Although I don't agree with Chris that the hindlimb of ALL pterosaurs was
necessarily involved in wing function, I do agree that it may have been, and in
cruise flight, the hindlimb was almost certainly extended out in the plane of
the wing as he suggests, at least to the knee, no matter what the trailing edge
attachment of the wing.  There appears to be some possibility that in some
pterosaurs, outboard of the knee, the tibia and pes may have angled back to some
degree, perhaps with an included angle on the loose order of about 127 degrees
which minimises total drag for most configurations.
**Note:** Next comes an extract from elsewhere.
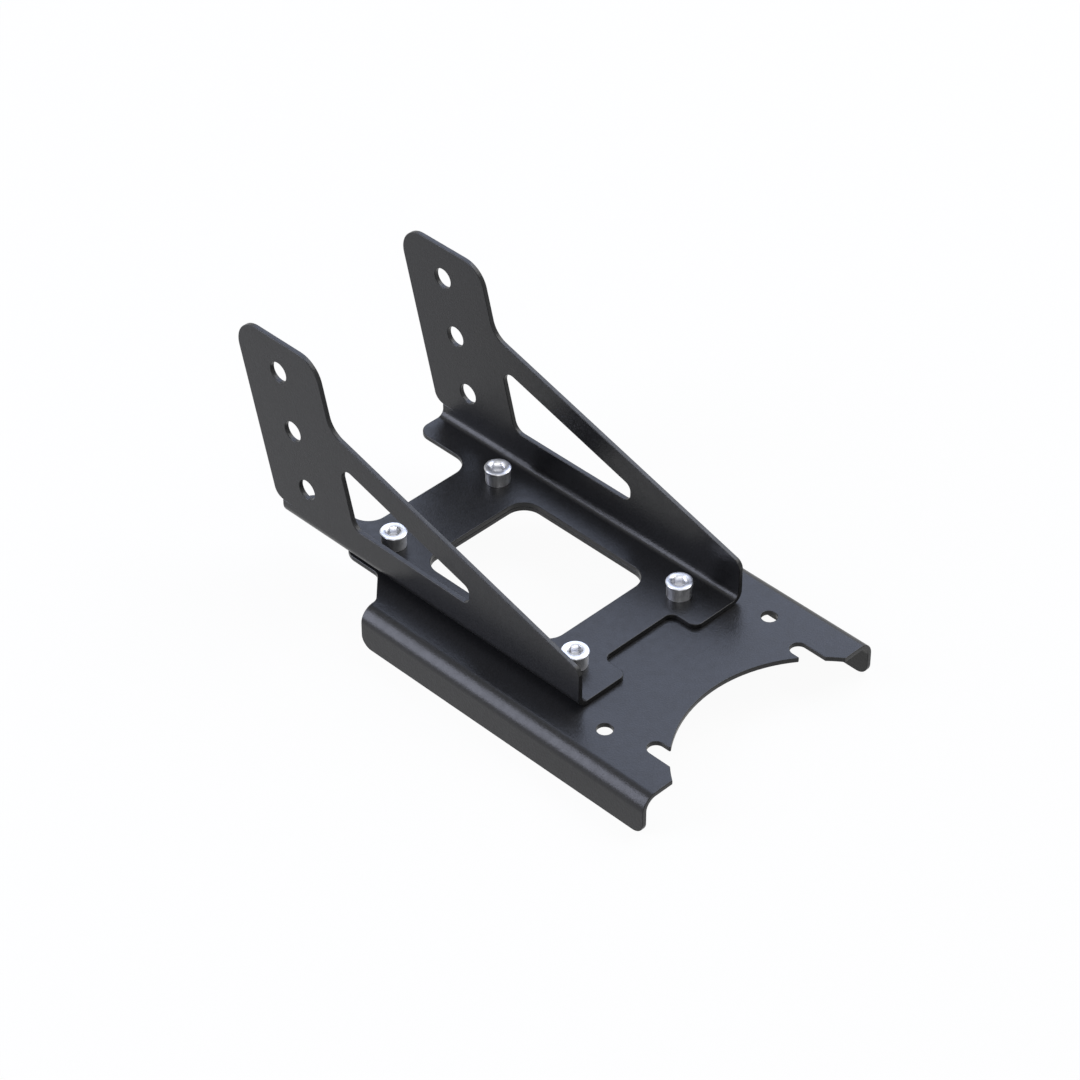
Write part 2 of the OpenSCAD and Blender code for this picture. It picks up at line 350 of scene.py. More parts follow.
@dataclass
class ShapingTree:
    """A Geometry Nodes tree with named inputs, run once on an object."""

    name: str
    tree: bpy.types.NodeTree = field(init=False)
    start: bpy.types.Node = field(init=False)

    def __post_init__(self) -> None:
        """Make the empty tree with its first input and its output."""
        self.tree = bpy.data.node_groups.new(self.name, "GeometryNodeTree")
        self.socket("Shape", "Geometry")
        self.tree.interface.new_socket("Result", in_out="OUTPUT", socket_type="NodeSocketGeometry")
        self.start = self.tree.nodes.new("NodeGroupInput")
        self.build()

    def socket(self, name: str, kind: str) -> None:
        """Add one named input of a kind such as Float, Int, Vector or Material."""
        self.tree.interface.new_socket(name, in_out="INPUT", socket_type="NodeSocket" + kind)

    def build(self) -> None:
        """Lay out the tree; each kind of tree has its own."""
        raise NotImplementedError

    def end(self, shape: bpy.types.NodeSocket) -> None:
        """Close the tree with realised, dressed geometry.

        Args:
            shape: Socket that gives the finished shape.
        """
        real = add_node(self.tree, "GeometryNodeRealizeInstances", {0: shape})
        dressed = add_node(self.tree, "GeometryNodeSetMaterial", {
            "Geometry": real.outputs[0], "Material": self.start.outputs["Finish"]})
        self.tree.links.new(dressed.outputs[0], self.tree.nodes.new("NodeGroupOutput").inputs[0])

    def run(self, name: str, mesh: bpy.types.Mesh, values: dict) -> bpy.types.Object:
        """Shape a mesh with the tree and leave a plain mesh object.

        Args:
            name: Name of the new object.
            mesh: Mesh that goes into the tree.
            values: Input names with their values.

        Returns:
            The object, at the origin and without modifiers.
        """
        piece = bpy.data.objects.new(name, mesh)
        bpy.context.scene.collection.objects.link(piece)
        modifier = piece.modifiers.new("shape", "NODES")
        modifier.node_group = self.tree
        for item in self.tree.interface.items_tree:
            if item.in_out == "INPUT" and item.name in values:
                modifier[item.identifier] = values[item.name]
        weighted = piece.modifiers.new("normals", "WEIGHTED_NORMAL")
        weighted.keep_sharp = True
        graph = bpy.context.evaluated_depsgraph_get()
        shaped = bpy.data.meshes.new_from_object(
            piece.evaluated_get(graph), preserve_all_data_layers=True, depsgraph=graph)
        piece.modifiers.clear()
        piece.data = shaped
        bpy.data.meshes.remove(mesh)
        shaped.name = name
        return piece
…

Though it is possible that
the hindlimb was involved with with the wing function in all pterosaurs.  It
would appear to have substantially reduced the soaring efficiency and potential
migration ability of the larger pterosaurs, so I'd like to see it investigated
further.  And of course, during cruise the leg would likely have been carried in
much the same position for either configuration, outboard subparallel to the
wing to at least the knee.

Chris, I hope my paraphrase of your position isn't a mistatement.  If so, I
apologise, and please correct me.  I greatly admire your work, and someday would
like to see you address possible membrane loadings and attachments between the
wing membrane and the hindlimb.  For the larger pterosaurs, I'm interested in
ways that the wing membrane might have hooked to the leg while maintaining
reasonable attachment stresses and sustainable muscle loads at the pelvis.